Plex was acting rather sluggish so I naturally started to eliminate the bottleneck thus tried different setups and eventually media playing options at home. For example running Plex Media Server on my laptop connected to the NAS wirelessly, then same with running sample locally, then trying out Video Station which is a stock solution for the Synology product line—the works.
However, this post is not about figuring out how to play media files at home. This is about realizing how important User Experience is, and how features, a solution offers, are not.
Netflix has been my default choice when watching movies and shows. It boils down to a couple of things:
– no fiddling with media files
– launches fast
– accessible from everywhere without needing me to configure anything
– the time it takes to display video content on screen is crazy fast
– seeking time is crazy fast
– handles profiles within the family (and keeps seek positions for the profiles)
– has subtitles which always work and is easy to turn on and off
None of the other solutions I explored offers these at the fidelity Netflix is capable of. If an app fails to deliver me these, I just tend not to use it. Not by conscious choice, it just is. The media player visuals don’t matter that much when I need to wait 10 seconds just to see the movie start to play.
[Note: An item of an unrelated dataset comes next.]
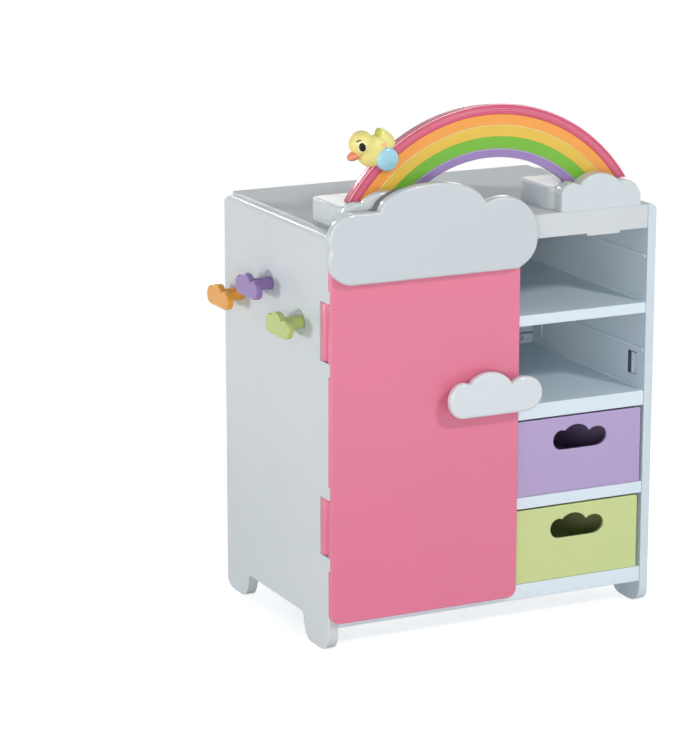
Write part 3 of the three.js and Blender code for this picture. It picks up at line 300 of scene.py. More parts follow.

You see, all of the media player solutions provide all these features. But sometimes they choke on media files, but then VLC can play them just fine. Sometimes they don’t display certain subtitles, but that other player does, and sometimes they don’t remember seek times. Netflix, on the other hand, constantly delivers on these and never fails. You have complete trust in Netflix.
If I were to maintain a roadmap for a media player solution, the experience provided by Netflix would be my North Star metric. We wouldn’t take on new features, integrations, podcasts, whatever feature business is convinced we need to have to succeed, unless we’re excellent in launching and seeking time metrics, media handling etc. It would require a completely a radically different thinking about our product architecture.
What I realize is that even though Netflix has limited content options when compared to other offerings, I tend to fall back to it. I just don’t want to fiddle with settings, IP addresses, managing media files, thinking about transcoding problems, and all that jazz.
I’m inclined to say when the core User Experience is great, you’ll win users over. The same way Netflix wins me over even though 2% of all the media produced in the world is available on it. At the end of the day I just want to hit the play button and watch something before passing out.